Algum tempo atrás, numa viagem de trem, com duração de quase dez horas, de Maduban, proximidades da fronteira com o Paquistão, a Jaipur, ponto de parada obrigatória nos roteiros turísticos pelas deslumbrantes paragens indianas providas de monumentos arquitetônicos portentosos, conseguimos visualizar amostra contundente do sistema preconceituoso que alveja impiedosamente os chamados “párias”.

A furibunda manifestação de intolerância não deixa de ser, com todas suas implicações de origem religiosa, calcada em inadimissível “determinismo cármico”, um rematado e abjeto instrumento de dominação econômica. Com todas as letras, pontos e vírgulas.

Percorremos, desembaraçadamente, dezenas de vagões da composição, correspondentes às chamadas primeira, segunda e terceira classes. Num determinado ponto, vimo-nos impedidos, por um guarda, de dar continuidade à excursão pelos demais vagões do comboio. De forma polida, mas sem abrir chance a questionamentos, o guarda explicou que os vagões restantes eram interditados a passageiros das outras classes.

Na gare de Japur, ao término da viagem, colocamo-nos numa posição estratégica, procurando avistar os ocupantes dos vagões interditados.
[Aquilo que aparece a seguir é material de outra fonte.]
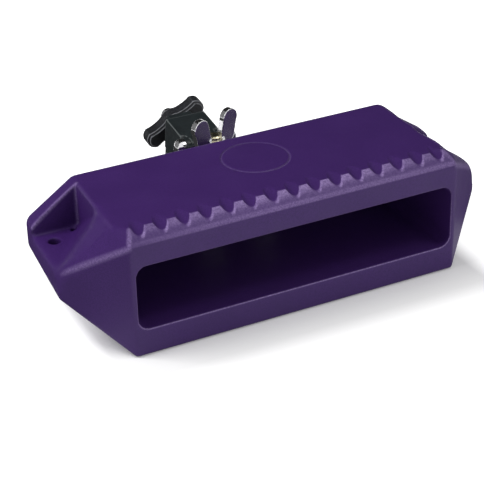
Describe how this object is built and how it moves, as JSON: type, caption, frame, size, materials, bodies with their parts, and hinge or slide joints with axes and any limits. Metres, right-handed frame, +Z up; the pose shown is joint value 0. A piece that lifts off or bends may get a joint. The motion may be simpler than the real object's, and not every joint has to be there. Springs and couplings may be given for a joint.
{
  "type": "woodblock",
  "caption": "Moulded plastic percussion block with a front sound slot, a scalloped crest and drilled end ears, on a swivelling and tilting rod clamp.",
  "frame": {"origin": "centre of the block's flat underside", "axes": "+X along the block, +Y from the slotted front to the clamp, +Z up"},
  "size_m": [0.2474, 0.1658, 0.075],
  "materials": {
    "purple_plastic": "fine matt grain, moulded",
    "zinc_steel": "bright zinc plated",
    "yellow_zinc": "yellow zinc plated",
    "chrome": "polished chrome plate",
    "black_cast": "satin black coated casting",
    "black_plastic": "fine grained black plastic",
    "brass": "turned brass"
  },
  "bodies": {
    "block": {"block_shell": "purple_plastic", "rear_bracket": "zinc_steel", "bracket_screws": "zinc_steel", "lock_washers": "zinc_steel", "inner_washers": "zinc_steel", "inner_nuts": "zinc_steel", "swivel_bolt": "yellow_zinc"},
    "arm": {"swivel_arm": "black_cast", "tilt_bolt": "chrome", "tilt_washer": "zinc_steel", "tilt_nut": "zinc_steel"},
    "washer": {"swivel_washer": "zinc_steel"},
    "wing_nut": {"wing_nut": "chrome"},
    "vise": {"vise_body": "black_cast", "clamp_stud": "chrome", "stud_nut": "zinc_steel"},
    "jaw": {"moving_jaw": "black_cast", "jaw_washer": "zinc_steel"},
    "knob": {"t_knob": "black_plastic", "knob_insert": "brass"}
  },
  "joints": [
    {"name": "arm_swivel", "type": "hinge", "parent": "block", "child": "arm", "pos_m": [0, 0.0585, 0.047], "axis": [0, 0, 1], "range_deg": [-60, 60]},
    {"name": "vise_tilt", "type": "hinge", "parent": "arm", "child": "vise", "pos_m": [0, 0.0735, 0.052], "axis": [1, 0, 0], "range_deg": [-25, 50]},
    {"name": "washer_lift", "type": "slide", "parent": "block", "child": "washer", "axis": [0, 0, 1], "range_m": [0, 0.0025]},
    {"name": "wing_nut_turn", "type": "hinge", "parent": "washer", "child": "wing_nut", "pos_m": [0, 0.0585, 0.0525], "axis": [0, 0, 1], "range_deg": [0, 720]},
    {"name": "jaw_slide", "type": "slide", "parent": "vise", "child": "jaw", "axis": [0, 0.9848, 0.1736], "range_m": [-0.00313, 0.00375]},
    {"name": "knob_turn", "type": "hinge", "parent": "jaw", "child": "knob", "pos_m": [0, 0.1145, 0.04867], "axis": [0, 0.9848, 0.1736], "range_deg": [-900, 1080]}
  ],
  "couplings": [
    {"joint": "wing_nut_turn", "follows": "washer_lift", "rad_per_m": 5026.5},
    {"joint": "knob_turn", "follows": "jaw_slide", "rad_per_m": 5026.5}
  ]
}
A saída das pessoas alojadas nos referidos vagões só ocorreu depois que os demais passageiros já haviam se distanciado. O que o nosso olhar atônito captou, então, foi um desfile desnorteante de “intocáveis”. Uma pequena multidão andrajosa, carregando nos semblantes e atitudes, junto com seus insignificantes pertences, trazidos nas mãos, o chocante conformismo da inapelável rejeição social.
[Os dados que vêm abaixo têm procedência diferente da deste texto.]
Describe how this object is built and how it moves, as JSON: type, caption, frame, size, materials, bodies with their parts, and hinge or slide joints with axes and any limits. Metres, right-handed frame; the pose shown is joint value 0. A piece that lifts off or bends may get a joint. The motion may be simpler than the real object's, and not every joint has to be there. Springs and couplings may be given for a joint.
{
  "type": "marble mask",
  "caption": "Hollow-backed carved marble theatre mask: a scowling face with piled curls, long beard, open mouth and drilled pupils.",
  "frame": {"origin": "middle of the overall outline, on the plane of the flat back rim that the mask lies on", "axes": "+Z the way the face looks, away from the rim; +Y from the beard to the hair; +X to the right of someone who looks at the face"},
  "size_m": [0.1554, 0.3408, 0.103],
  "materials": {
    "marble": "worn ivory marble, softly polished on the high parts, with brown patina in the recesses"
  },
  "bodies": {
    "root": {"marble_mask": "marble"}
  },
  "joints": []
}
Nestas “evocações”, fixados ainda em nossas andanças pela Índia dos mil fascínios e de gritantes contrastes sociais, anotamos outras evidências de truculência humana, captadas pelo olhar atento do repórter que nunca deixamos de ser.
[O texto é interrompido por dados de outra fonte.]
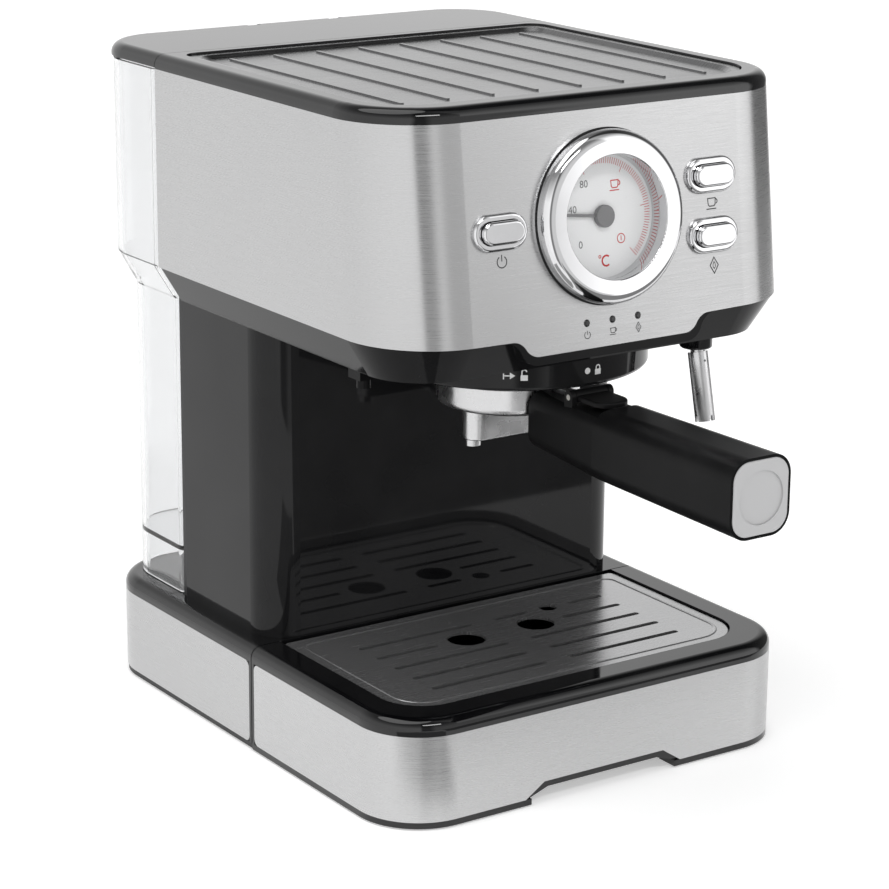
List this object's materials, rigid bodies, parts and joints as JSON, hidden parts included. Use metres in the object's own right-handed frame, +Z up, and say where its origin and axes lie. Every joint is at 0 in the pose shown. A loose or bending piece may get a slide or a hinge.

Fomos visitar em Delhi o famoso “Portal da Índia”, belo monumento erguido em sinal de reconhecimento pela participação dos indianos na guerra contra o nazifascismo. Próximo ficam os palácios presidencial e legislativo. Tudo aconteceu em curto espaço de tempo. O veículo em que nos encontrávamos, uns oito brasileiros, foi interceptado por um militar.

Arrogante nos gestos e palavras, ele ordenou ao motorista – integrante de “casta inferior” – que estacionasse numa das veredas próximas. Ao depois, ordenou-lhe saísse do carro. Conduziu-o, aos empurrões, a local onde se achavam outros militares. De onde nos encontrávamos surpreendemos, com rigorosa nitidez, o momento em que o motorista transferia do bolso algumas rúpias para as mãos do militar, que o esbofeteou mais de uma vez.

Ele pôde retornar, depois disso, sem acompanhamento, ao veículo. Não ocultando a nossa perplexidade e indignação diante da cena presenciada, crivamos o guia de perguntas sobre a perturbadora ocorrência. Ele desconversou em indi, inglês e portunhol…

Nesta mesma noite, um domingo, tomamos um voo de Delhi para Frankfurt. Liberada a bagagem, à hora em que passávamos por uma das portas de acesso ao interior do aeroporto, recebemos de um guarda aduaneiro ordem ríspida para aguardá-lo, sentado em local próximo. Intuímos algo desagradável no ar. Um cheiro de achaque.

Ficamos esperando, por bom espaço de tempo, que o guarda se desfizesse da imensa fila de passageiros para nos atender. Quando o fez, cara de poucos amigos, tom de voz ríspido, perguntou por nossa profissão. Dissemos-lhe ser jornalista. “Jornalista?” – perguntou de novo, arregalando os olhos. Acrescentamos – “Jornalista e advogado”. E ele, com um jeito já diferente no semblante: – “Doutor?” E nós: – “Sim, doutor.” O papo, a partir daí, foi totalmente diferente. A liberação ocorreu sem quaisquer exigências adicionais.

Os dois episódios narrados deixaram-nos com uma gélida ideia de como é que têm início, em qualquer parte do mundo onde o desrespeito ao ser humano irrompa, certos incidentes que fazem, por vezes, de desprevenidos turistas, vítimas inocentes de truculências.